* _Problem to work on_:
Reproduce the lines from the one bearing "make_float()" through the one bearing "nodes[node].hide_render = nodes[node].hide_viewport", inclusive. Copy them exactly; include no other line.

* _Input material_:
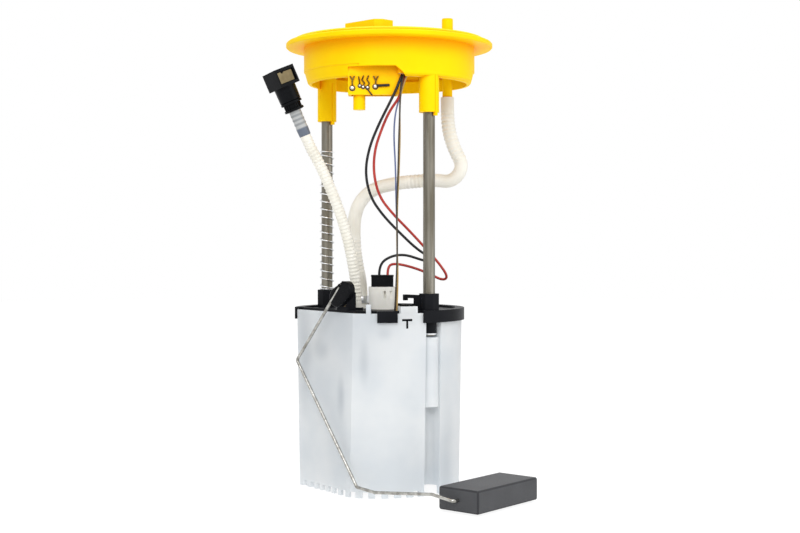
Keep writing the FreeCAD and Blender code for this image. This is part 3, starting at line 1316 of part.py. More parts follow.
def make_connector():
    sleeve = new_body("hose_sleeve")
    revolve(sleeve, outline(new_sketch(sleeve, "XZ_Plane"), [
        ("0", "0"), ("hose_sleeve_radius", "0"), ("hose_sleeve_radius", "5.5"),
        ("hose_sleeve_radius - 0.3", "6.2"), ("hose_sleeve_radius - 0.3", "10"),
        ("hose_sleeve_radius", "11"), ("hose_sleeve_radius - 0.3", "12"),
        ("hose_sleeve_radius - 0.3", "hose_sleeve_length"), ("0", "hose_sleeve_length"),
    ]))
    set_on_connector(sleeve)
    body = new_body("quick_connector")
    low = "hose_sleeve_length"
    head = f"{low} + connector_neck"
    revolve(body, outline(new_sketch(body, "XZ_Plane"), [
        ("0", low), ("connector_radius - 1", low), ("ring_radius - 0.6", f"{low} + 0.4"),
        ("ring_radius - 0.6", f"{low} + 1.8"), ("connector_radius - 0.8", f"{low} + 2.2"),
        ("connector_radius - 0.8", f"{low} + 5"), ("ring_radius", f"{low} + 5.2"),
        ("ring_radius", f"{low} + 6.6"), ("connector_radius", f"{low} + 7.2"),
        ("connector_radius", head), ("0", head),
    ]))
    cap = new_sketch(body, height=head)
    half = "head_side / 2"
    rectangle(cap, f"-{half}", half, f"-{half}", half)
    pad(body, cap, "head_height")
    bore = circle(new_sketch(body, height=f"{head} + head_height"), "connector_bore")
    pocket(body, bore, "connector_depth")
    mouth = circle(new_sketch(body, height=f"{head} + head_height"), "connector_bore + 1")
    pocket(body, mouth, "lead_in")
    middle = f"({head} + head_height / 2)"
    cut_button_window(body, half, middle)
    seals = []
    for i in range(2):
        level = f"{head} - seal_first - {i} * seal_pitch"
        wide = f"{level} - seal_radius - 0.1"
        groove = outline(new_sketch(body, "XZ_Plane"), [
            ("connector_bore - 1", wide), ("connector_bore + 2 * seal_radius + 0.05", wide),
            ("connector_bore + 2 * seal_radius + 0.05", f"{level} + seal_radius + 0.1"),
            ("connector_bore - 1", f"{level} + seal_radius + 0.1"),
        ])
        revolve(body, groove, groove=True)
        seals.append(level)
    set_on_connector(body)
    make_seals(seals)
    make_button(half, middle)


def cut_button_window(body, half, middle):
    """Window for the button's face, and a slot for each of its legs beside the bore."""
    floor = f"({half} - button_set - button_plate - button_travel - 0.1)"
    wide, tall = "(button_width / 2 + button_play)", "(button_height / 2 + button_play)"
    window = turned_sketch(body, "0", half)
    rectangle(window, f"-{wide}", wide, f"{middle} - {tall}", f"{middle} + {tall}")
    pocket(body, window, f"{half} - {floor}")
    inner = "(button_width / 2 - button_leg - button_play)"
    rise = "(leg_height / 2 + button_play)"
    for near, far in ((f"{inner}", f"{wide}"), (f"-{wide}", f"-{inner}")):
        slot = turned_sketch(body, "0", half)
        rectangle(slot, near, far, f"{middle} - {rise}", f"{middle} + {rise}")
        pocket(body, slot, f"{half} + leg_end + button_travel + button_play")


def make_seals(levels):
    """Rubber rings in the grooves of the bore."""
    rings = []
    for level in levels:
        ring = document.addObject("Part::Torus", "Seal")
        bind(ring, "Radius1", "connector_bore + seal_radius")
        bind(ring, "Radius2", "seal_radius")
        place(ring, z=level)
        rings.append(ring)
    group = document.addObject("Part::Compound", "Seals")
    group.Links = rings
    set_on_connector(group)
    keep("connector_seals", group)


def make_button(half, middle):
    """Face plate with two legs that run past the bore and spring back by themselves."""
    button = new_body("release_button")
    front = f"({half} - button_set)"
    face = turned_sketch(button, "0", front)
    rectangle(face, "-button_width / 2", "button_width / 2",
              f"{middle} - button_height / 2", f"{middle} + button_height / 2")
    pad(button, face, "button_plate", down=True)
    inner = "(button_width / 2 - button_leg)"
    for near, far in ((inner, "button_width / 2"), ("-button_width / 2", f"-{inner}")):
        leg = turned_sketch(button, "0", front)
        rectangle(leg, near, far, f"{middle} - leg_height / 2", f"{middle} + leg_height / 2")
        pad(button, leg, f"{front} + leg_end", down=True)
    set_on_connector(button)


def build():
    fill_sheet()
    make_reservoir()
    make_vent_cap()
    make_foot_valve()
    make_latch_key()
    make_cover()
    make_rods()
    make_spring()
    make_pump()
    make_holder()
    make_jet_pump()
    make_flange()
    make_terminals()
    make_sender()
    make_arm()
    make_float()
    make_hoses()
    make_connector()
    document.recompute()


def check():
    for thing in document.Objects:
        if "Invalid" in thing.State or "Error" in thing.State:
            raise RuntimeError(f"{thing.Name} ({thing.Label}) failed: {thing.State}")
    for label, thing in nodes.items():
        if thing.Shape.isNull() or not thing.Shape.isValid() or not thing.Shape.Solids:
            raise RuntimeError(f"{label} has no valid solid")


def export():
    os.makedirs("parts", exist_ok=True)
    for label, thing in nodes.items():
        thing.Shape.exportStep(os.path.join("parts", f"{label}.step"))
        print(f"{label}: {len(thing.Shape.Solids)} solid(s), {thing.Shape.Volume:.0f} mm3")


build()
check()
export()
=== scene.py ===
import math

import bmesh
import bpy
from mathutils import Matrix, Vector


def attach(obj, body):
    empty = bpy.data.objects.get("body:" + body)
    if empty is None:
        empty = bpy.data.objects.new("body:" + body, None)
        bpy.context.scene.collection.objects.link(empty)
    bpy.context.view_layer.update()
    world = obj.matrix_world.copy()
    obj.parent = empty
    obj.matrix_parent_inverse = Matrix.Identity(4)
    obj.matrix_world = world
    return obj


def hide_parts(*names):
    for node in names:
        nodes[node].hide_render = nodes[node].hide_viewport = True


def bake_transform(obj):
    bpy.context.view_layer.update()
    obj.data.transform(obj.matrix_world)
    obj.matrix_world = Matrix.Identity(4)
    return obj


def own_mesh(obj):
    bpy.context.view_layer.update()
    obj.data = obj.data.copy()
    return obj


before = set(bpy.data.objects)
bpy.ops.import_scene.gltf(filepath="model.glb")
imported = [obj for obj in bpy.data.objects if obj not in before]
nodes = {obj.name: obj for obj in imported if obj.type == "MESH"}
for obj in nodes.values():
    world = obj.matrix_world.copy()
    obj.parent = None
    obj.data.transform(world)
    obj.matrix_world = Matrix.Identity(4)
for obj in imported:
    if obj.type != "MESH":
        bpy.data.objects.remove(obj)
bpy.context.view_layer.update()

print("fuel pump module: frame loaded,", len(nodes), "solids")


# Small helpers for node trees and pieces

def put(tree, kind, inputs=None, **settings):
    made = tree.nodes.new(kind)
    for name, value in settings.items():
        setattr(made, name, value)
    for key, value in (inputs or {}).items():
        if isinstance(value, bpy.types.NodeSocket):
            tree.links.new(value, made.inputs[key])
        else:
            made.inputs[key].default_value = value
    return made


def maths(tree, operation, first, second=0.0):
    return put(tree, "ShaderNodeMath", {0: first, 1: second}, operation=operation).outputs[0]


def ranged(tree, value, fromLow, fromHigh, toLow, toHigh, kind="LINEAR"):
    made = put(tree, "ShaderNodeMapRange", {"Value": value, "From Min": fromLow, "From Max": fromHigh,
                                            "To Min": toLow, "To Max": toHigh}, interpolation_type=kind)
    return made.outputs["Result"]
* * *
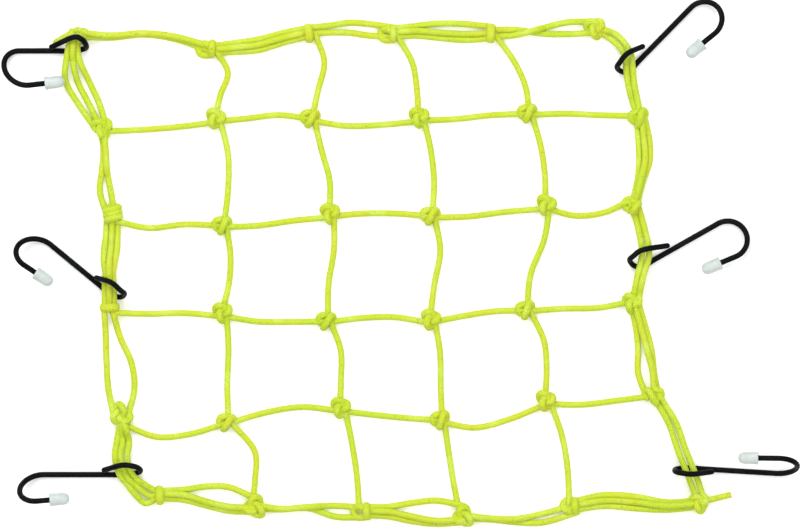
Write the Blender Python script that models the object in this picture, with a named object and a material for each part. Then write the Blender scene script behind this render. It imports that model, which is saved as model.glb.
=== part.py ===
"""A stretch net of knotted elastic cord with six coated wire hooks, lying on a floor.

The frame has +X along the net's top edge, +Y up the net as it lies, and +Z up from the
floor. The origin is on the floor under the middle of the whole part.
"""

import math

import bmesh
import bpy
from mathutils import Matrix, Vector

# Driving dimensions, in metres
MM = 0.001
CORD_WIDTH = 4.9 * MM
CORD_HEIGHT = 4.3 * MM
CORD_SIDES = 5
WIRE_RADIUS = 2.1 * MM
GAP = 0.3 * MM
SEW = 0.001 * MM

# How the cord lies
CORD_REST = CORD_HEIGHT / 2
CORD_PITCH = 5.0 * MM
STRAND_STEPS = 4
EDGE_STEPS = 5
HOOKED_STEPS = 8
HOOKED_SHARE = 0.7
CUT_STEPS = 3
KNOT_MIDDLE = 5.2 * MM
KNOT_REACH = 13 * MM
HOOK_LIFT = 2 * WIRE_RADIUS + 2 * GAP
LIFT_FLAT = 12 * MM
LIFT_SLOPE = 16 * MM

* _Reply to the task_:
    make_float()
    make_hoses()
    make_connector()
    document.recompute()


def check():
    for thing in document.Objects:
        if "Invalid" in thing.State or "Error" in thing.State:
            raise RuntimeError(f"{thing.Name} ({thing.Label}) failed: {thing.State}")
    for label, thing in nodes.items():
        if thing.Shape.isNull() or not thing.Shape.isValid() or not thing.Shape.Solids:
            raise RuntimeError(f"{label} has no valid solid")


def export():
    os.makedirs("parts", exist_ok=True)
    for label, thing in nodes.items():
        thing.Shape.exportStep(os.path.join("parts", f"{label}.step"))
        print(f"{label}: {len(thing.Shape.Solids)} solid(s), {thing.Shape.Volume:.0f} mm3")


build()
check()
export()
=== scene.py ===
import math

import bmesh
import bpy
from mathutils import Matrix, Vector


def attach(obj, body):
    empty = bpy.data.objects.get("body:" + body)
    if empty is None:
        empty = bpy.data.objects.new("body:" + body, None)
        bpy.context.scene.collection.objects.link(empty)
    bpy.context.view_layer.update()
    world = obj.matrix_world.copy()
    obj.parent = empty
    obj.matrix_parent_inverse = Matrix.Identity(4)
    obj.matrix_world = world
    return obj


def hide_parts(*names):
    for node in names:
        nodes[node].hide_render = nodes[node].hide_viewport = True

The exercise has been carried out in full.